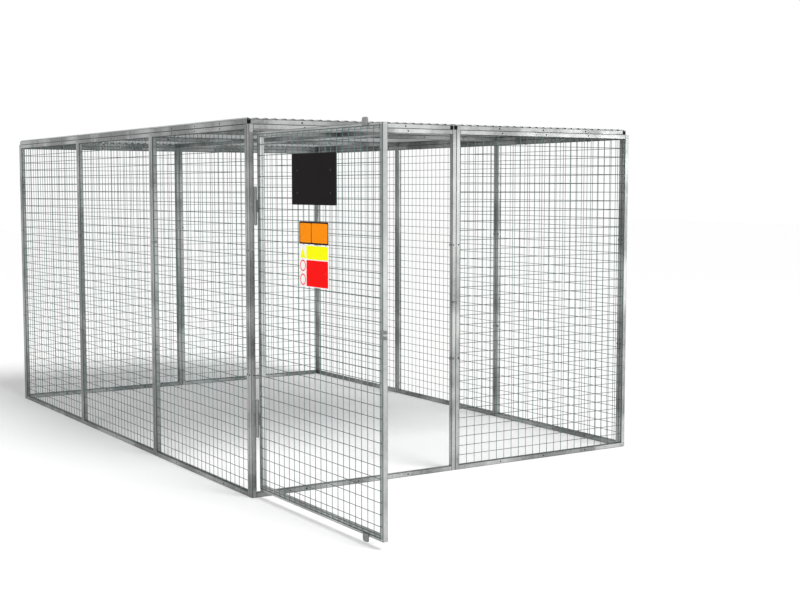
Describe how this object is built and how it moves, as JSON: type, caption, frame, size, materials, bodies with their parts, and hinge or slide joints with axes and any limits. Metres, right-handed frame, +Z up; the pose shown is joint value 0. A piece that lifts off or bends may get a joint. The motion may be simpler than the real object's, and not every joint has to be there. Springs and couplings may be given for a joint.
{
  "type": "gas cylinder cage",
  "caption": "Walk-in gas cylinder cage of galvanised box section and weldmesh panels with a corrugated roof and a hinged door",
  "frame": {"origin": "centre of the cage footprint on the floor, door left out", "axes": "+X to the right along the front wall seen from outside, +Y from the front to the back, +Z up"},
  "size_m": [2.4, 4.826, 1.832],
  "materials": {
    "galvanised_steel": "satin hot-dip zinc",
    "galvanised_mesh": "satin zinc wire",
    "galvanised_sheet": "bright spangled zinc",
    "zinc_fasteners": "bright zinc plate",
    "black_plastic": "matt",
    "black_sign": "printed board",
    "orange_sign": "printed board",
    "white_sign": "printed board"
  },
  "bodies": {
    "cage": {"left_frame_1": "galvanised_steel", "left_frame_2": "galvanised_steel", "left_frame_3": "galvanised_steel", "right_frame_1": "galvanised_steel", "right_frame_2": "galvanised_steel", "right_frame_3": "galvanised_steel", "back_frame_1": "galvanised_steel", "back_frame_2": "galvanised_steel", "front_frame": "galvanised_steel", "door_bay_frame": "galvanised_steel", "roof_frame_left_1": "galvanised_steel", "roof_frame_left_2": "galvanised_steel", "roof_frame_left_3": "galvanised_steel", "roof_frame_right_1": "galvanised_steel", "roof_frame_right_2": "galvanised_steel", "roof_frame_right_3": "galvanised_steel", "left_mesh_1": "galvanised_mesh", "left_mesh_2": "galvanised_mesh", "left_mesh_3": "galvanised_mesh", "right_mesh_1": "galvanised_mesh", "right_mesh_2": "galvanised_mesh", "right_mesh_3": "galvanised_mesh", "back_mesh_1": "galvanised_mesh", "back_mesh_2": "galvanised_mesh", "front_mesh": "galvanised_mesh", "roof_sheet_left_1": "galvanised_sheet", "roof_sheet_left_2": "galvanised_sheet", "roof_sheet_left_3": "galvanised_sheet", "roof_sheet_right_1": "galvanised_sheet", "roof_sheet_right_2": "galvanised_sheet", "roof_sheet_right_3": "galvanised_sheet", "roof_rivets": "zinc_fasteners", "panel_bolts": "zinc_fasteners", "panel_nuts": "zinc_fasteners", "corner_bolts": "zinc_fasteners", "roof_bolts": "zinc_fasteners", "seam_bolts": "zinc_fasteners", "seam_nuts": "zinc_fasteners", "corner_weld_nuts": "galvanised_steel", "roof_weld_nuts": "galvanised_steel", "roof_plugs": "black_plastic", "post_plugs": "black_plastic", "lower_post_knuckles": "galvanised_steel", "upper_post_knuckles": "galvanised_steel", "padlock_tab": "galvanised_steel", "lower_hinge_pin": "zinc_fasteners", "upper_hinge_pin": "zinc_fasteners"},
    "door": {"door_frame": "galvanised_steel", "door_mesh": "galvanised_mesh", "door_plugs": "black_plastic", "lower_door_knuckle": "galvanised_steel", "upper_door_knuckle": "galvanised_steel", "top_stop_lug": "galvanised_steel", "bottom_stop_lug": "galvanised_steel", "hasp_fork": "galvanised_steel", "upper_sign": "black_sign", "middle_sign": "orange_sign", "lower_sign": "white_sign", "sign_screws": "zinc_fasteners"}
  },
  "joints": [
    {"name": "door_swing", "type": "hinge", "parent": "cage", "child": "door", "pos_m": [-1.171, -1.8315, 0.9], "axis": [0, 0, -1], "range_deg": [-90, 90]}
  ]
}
⁂
#### Aim
Each line above must be printed exactly as it appears.

#### Task answer
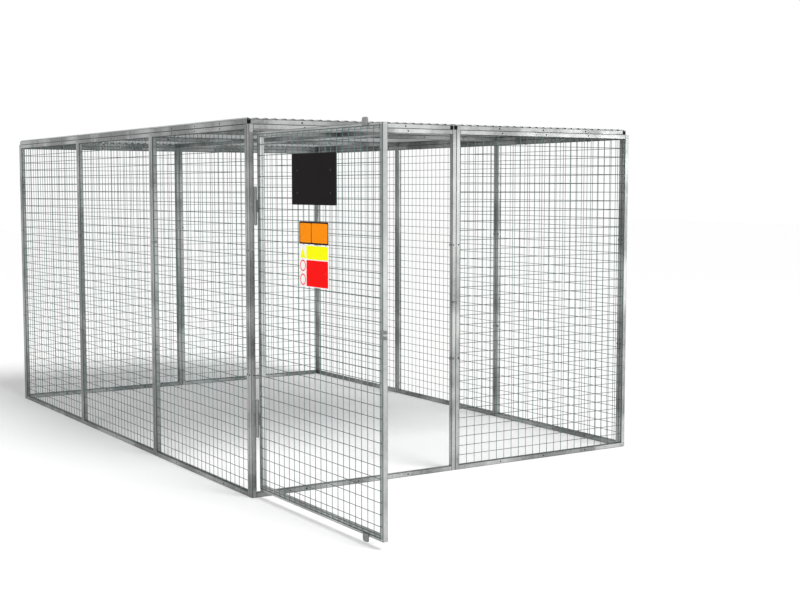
Describe how this object is built and how it moves, as JSON: type, caption, frame, size, materials, bodies with their parts, and hinge or slide joints with axes and any limits. Metres, right-handed frame, +Z up; the pose shown is joint value 0. A piece that lifts off or bends may get a joint. The motion may be simpler than the real object's, and not every joint has to be there. Springs and couplings may be given for a joint.
{
  "type": "gas cylinder cage",
  "caption": "Walk-in gas cylinder cage of galvanised box section and weldmesh panels with a corrugated roof and a hinged door",
  "frame": {"origin": "centre of the cage footprint on the floor, door left out", "axes": "+X to the right along the front wall seen from outside, +Y from the front to the back, +Z up"},
  "size_m": [2.4, 4.826, 1.832],
  "materials": {
    "galvanised_steel": "satin hot-dip zinc",
    "galvanised_mesh": "satin zinc wire",
    "galvanised_sheet": "bright spangled zinc",
    "zinc_fasteners": "bright zinc plate",
    "black_plastic": "matt",
    "black_sign": "printed board",
    "orange_sign": "printed board",
    "white_sign": "printed board"
  },
  "bodies": {
    "cage": {"left_frame_1": "galvanised_steel", "left_frame_2": "galvanised_steel", "left_frame_3": "galvanised_steel", "right_frame_1": "galvanised_steel", "right_frame_2": "galvanised_steel", "right_frame_3": "galvanised_steel", "back_frame_1": "galvanised_steel", "back_frame_2": "galvanised_steel", "front_frame": "galvanised_steel", "door_bay_frame": "galvanised_steel", "roof_frame_left_1": "galvanised_steel", "roof_frame_left_2": "galvanised_steel", "roof_frame_left_3": "galvanised_steel", "roof_frame_right_1": "galvanised_steel", "roof_frame_right_2": "galvanised_steel", "roof_frame_right_3": "galvanised_steel", "left_mesh_1": "galvanised_mesh", "left_mesh_2": "galvanised_mesh", "left_mesh_3": "galvanised_mesh", "right_mesh_1": "galvanised_mesh", "right_mesh_2": "galvanised_mesh", "right_mesh_3": "galvanised_mesh", "back_mesh_1": "galvanised_mesh", "back_mesh_2": "galvanised_mesh", "front_mesh": "galvanised_mesh", "roof_sheet_left_1": "galvanised_sheet", "roof_sheet_left_2": "galvanised_sheet", "roof_sheet_left_3": "galvanised_sheet", "roof_sheet_right_1": "galvanised_sheet", "roof_sheet_right_2": "galvanised_sheet", "roof_sheet_right_3": "galvanised_sheet", "roof_rivets": "zinc_fasteners", "panel_bolts": "zinc_fasteners", "panel_nuts": "zinc_fasteners", "corner_bolts": "zinc_fasteners", "roof_bolts": "zinc_fasteners", "seam_bolts": "zinc_fasteners", "seam_nuts": "zinc_fasteners", "corner_weld_nuts": "galvanised_steel", "roof_weld_nuts": "galvanised_steel", "roof_plugs": "black_plastic", "post_plugs": "black_plastic", "lower_post_knuckles": "galvanised_steel", "upper_post_knuckles": "galvanised_steel", "padlock_tab": "galvanised_steel", "lower_hinge_pin": "zinc_fasteners", "upper_hinge_pin": "zinc_fasteners"},
    "door": {"door_frame": "galvanised_steel", "door_mesh": "galvanised_mesh", "door_plugs": "black_plastic", "lower_door_knuckle": "galvanised_steel", "upper_door_knuckle": "galvanised_steel", "top_stop_lug": "galvanised_steel", "bottom_stop_lug": "galvanised_steel", "hasp_fork": "galvanised_steel", "upper_sign": "black_sign", "middle_sign": "orange_sign", "lower_sign": "white_sign", "sign_screws": "zinc_fasteners"}
  },
  "joints": [
    {"name": "door_swing", "type": "hinge", "parent": "cage", "child": "door", "pos_m": [-1.171, -1.8315, 0.9], "axis": [0, 0, -1], "range_deg": [-90, 90]}
  ]
}